Reproduce the entries shown below only from the line with "normals = shared_normals(dress)" down to the line with "from mathutils.kdtree import KDTree", keeping both end lines and copying each one exactly.

(Entries with model source code)
▽
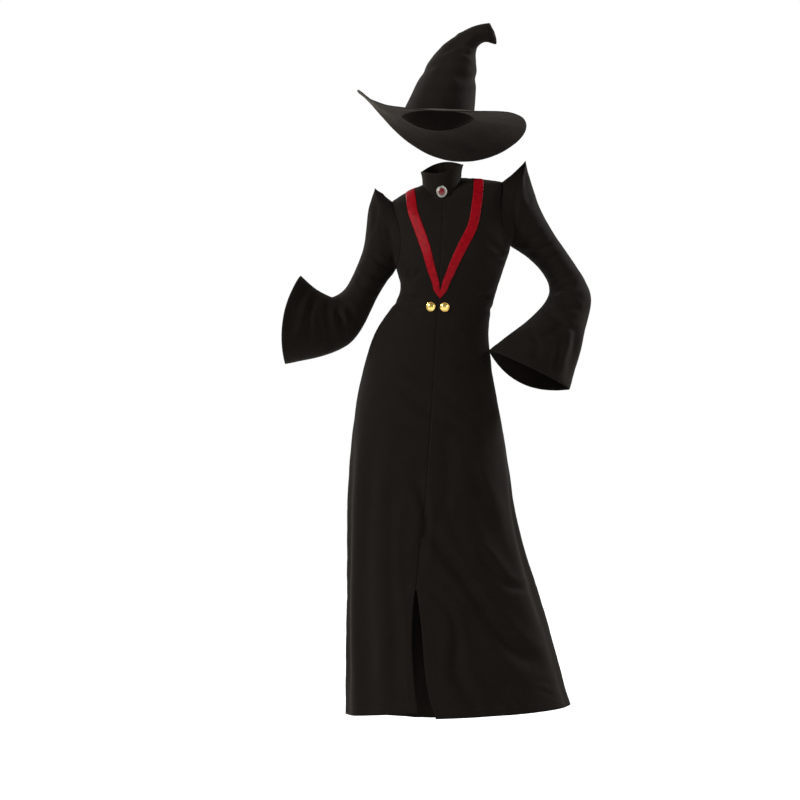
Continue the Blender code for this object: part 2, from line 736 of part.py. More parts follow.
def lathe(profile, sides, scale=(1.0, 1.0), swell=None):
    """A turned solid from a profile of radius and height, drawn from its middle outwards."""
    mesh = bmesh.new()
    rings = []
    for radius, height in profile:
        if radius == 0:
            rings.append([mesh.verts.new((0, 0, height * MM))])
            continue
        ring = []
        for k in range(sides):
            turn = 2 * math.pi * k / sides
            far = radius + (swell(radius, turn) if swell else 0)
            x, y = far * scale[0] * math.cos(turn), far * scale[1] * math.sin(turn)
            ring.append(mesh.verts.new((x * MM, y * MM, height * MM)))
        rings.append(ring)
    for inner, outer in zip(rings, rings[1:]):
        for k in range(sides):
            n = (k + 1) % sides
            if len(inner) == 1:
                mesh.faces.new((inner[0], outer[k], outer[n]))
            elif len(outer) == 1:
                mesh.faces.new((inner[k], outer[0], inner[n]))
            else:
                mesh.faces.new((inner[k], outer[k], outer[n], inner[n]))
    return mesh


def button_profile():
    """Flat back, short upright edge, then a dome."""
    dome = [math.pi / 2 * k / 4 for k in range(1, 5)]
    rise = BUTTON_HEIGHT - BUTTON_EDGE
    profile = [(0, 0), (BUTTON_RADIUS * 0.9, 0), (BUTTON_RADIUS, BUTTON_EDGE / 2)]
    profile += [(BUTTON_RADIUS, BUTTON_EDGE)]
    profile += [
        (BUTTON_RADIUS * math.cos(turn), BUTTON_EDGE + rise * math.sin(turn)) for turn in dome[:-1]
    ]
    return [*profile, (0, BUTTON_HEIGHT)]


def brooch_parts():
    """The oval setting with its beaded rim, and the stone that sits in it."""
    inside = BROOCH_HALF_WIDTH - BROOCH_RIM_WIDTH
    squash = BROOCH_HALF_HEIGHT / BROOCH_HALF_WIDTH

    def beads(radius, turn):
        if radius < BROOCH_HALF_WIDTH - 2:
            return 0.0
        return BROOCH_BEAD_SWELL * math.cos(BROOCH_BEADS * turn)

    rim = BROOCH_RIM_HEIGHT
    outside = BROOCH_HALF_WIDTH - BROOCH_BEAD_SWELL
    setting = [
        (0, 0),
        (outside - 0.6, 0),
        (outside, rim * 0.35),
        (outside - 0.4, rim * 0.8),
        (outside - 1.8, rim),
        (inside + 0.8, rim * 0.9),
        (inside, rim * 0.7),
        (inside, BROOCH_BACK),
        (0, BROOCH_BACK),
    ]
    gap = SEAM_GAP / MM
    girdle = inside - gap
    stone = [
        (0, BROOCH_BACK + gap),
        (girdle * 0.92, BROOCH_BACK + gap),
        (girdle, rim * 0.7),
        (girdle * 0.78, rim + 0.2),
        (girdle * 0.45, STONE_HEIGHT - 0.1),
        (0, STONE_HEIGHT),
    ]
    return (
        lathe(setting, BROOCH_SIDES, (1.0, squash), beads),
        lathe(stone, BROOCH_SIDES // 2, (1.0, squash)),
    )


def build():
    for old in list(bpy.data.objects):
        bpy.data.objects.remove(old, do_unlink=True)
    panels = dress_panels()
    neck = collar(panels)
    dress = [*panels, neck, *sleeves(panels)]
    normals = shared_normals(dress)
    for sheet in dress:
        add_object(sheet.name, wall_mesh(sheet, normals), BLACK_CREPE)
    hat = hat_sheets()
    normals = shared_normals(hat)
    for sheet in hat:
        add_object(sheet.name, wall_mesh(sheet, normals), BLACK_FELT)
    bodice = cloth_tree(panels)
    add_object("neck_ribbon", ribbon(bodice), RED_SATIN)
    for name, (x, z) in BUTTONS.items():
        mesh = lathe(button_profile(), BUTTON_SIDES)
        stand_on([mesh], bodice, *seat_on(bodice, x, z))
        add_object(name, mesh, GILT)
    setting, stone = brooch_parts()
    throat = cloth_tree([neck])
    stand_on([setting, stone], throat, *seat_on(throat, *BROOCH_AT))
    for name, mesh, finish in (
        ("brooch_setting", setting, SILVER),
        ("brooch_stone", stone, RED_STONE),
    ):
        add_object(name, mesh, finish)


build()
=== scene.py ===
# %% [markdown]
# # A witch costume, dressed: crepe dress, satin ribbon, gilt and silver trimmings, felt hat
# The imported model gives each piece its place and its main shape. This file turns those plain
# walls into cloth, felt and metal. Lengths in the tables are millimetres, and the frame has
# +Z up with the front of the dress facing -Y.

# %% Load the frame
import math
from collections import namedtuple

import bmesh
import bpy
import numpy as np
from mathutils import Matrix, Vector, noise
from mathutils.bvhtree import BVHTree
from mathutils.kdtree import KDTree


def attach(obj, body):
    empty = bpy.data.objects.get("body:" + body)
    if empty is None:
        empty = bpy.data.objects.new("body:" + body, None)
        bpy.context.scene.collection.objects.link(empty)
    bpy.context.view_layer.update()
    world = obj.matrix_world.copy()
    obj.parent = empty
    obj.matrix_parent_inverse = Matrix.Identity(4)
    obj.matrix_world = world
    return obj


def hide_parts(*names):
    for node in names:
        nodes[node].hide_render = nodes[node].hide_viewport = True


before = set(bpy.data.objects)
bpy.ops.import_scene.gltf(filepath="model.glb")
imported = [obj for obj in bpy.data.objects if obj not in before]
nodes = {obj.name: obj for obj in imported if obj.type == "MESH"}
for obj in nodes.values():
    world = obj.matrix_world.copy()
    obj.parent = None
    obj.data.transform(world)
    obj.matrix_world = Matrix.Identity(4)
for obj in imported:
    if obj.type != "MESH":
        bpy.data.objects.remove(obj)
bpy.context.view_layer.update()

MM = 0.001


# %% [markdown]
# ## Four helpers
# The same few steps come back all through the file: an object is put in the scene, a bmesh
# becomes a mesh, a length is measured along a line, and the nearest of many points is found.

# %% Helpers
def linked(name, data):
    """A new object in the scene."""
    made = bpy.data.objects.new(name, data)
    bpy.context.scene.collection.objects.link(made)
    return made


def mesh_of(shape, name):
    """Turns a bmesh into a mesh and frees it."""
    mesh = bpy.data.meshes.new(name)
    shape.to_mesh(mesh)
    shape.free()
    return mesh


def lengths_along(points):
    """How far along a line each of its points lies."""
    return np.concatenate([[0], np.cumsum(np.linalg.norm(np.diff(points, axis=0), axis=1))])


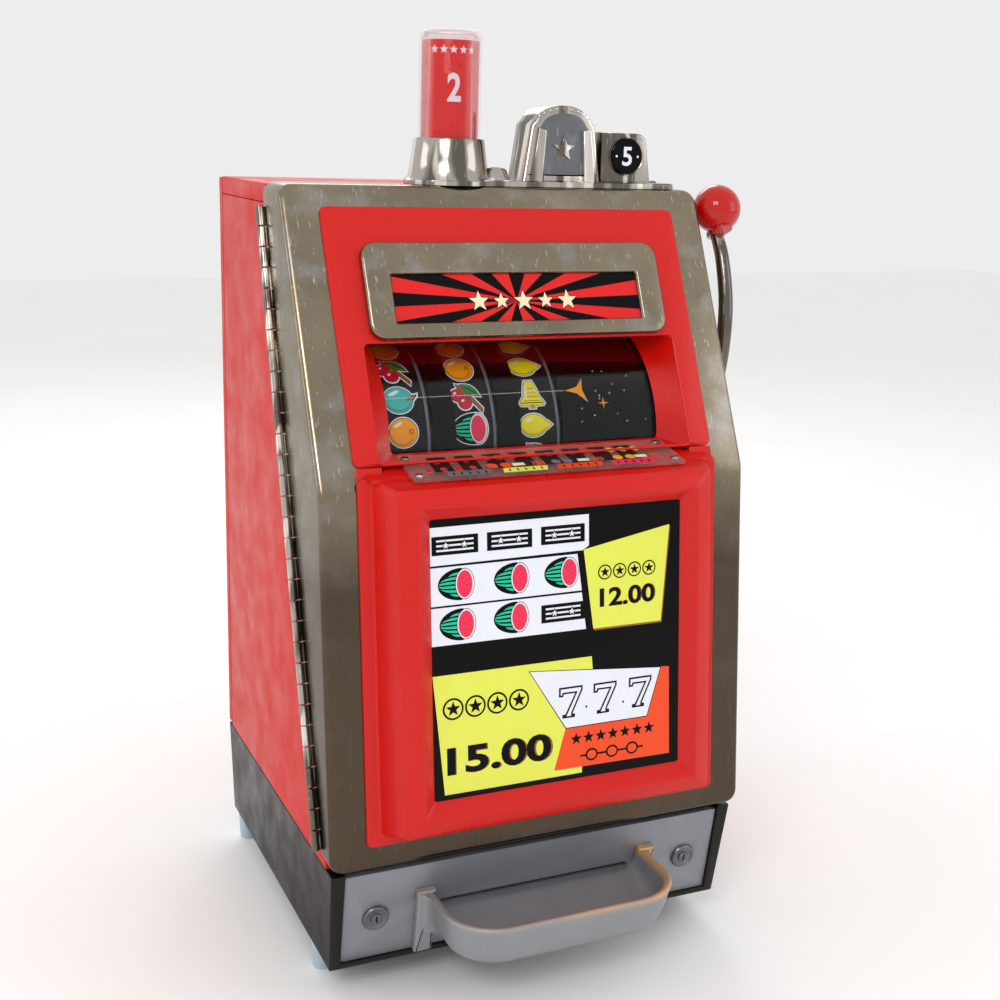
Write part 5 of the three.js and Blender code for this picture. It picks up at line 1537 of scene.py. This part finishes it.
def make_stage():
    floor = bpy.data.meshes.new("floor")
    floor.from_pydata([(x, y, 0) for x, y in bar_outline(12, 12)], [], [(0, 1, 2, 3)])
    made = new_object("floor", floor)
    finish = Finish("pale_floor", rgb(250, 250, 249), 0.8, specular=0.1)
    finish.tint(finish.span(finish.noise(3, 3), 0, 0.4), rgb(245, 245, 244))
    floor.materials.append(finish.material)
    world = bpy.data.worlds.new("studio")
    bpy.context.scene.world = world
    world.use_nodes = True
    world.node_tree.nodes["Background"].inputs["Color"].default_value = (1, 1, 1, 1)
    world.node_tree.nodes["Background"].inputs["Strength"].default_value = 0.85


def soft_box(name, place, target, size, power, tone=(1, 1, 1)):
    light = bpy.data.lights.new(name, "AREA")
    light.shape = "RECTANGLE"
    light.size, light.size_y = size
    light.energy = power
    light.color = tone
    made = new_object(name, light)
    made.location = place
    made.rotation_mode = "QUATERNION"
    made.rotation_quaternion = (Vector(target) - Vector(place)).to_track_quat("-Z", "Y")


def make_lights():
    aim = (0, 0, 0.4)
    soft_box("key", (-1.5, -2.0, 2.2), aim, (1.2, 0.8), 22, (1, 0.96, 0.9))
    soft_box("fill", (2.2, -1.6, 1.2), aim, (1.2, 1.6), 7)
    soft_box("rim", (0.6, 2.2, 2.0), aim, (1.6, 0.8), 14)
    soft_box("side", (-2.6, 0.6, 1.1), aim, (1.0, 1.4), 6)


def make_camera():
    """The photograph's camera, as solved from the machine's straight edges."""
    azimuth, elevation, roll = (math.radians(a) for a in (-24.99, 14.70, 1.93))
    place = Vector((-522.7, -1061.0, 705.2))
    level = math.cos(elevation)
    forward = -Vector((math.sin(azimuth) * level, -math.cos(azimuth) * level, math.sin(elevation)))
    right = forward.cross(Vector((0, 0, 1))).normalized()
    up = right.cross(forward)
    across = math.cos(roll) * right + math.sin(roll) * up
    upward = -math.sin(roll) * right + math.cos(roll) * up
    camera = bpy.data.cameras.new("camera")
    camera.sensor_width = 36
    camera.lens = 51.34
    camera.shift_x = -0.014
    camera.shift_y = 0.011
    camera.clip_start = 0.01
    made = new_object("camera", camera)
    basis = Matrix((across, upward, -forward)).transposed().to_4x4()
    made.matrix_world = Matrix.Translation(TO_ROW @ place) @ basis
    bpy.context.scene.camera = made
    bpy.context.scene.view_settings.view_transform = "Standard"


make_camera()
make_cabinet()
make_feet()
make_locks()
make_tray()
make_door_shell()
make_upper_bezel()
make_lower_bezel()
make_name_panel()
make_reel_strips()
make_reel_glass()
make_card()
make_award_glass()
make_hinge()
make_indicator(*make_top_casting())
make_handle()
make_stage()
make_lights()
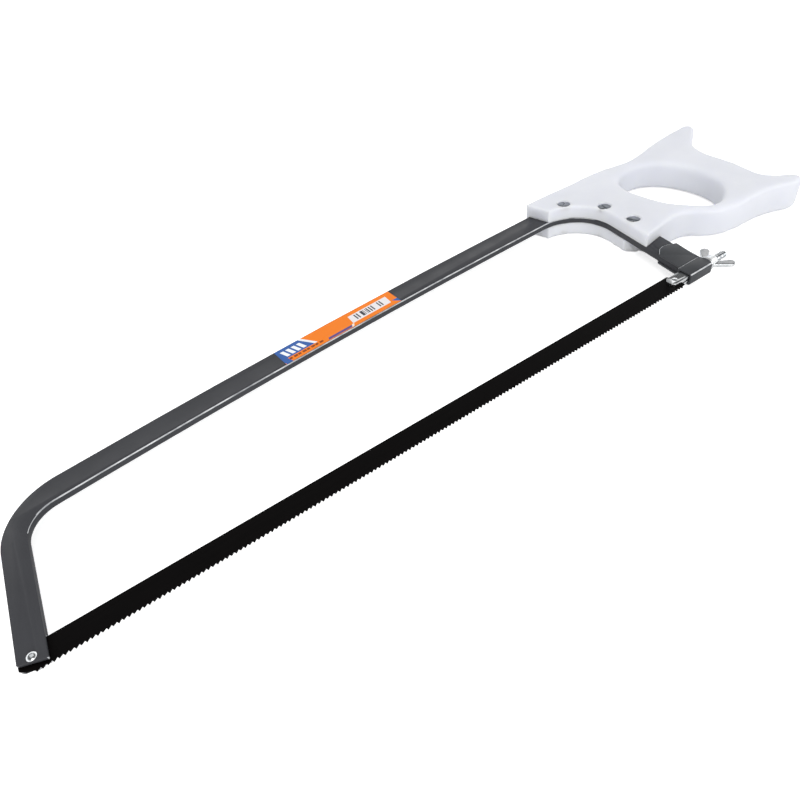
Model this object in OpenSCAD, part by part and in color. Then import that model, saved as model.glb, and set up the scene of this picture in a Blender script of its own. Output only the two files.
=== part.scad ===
△
- TASK SOLUTION:
    normals = shared_normals(dress)
    for sheet in dress:
        add_object(sheet.name, wall_mesh(sheet, normals), BLACK_CREPE)
    hat = hat_sheets()
    normals = shared_normals(hat)
    for sheet in hat:
        add_object(sheet.name, wall_mesh(sheet, normals), BLACK_FELT)
    bodice = cloth_tree(panels)
    add_object("neck_ribbon", ribbon(bodice), RED_SATIN)
    for name, (x, z) in BUTTONS.items():
        mesh = lathe(button_profile(), BUTTON_SIDES)
        stand_on([mesh], bodice, *seat_on(bodice, x, z))
        add_object(name, mesh, GILT)
    setting, stone = brooch_parts()
    throat = cloth_tree([neck])
    stand_on([setting, stone], throat, *seat_on(throat, *BROOCH_AT))
    for name, mesh, finish in (
        ("brooch_setting", setting, SILVER),
        ("brooch_stone", stone, RED_STONE),
    ):
        add_object(name, mesh, finish)


build()
=== scene.py ===
# %% [markdown]
# # A witch costume, dressed: crepe dress, satin ribbon, gilt and silver trimmings, felt hat
# The imported model gives each piece its place and its main shape. This file turns those plain
# walls into cloth, felt and metal. Lengths in the tables are millimetres, and the frame has
# +Z up with the front of the dress facing -Y.

# %% Load the frame
import math
from collections import namedtuple

import bmesh
import bpy
import numpy as np
from mathutils import Matrix, Vector, noise
from mathutils.bvhtree import BVHTree
from mathutils.kdtree import KDTree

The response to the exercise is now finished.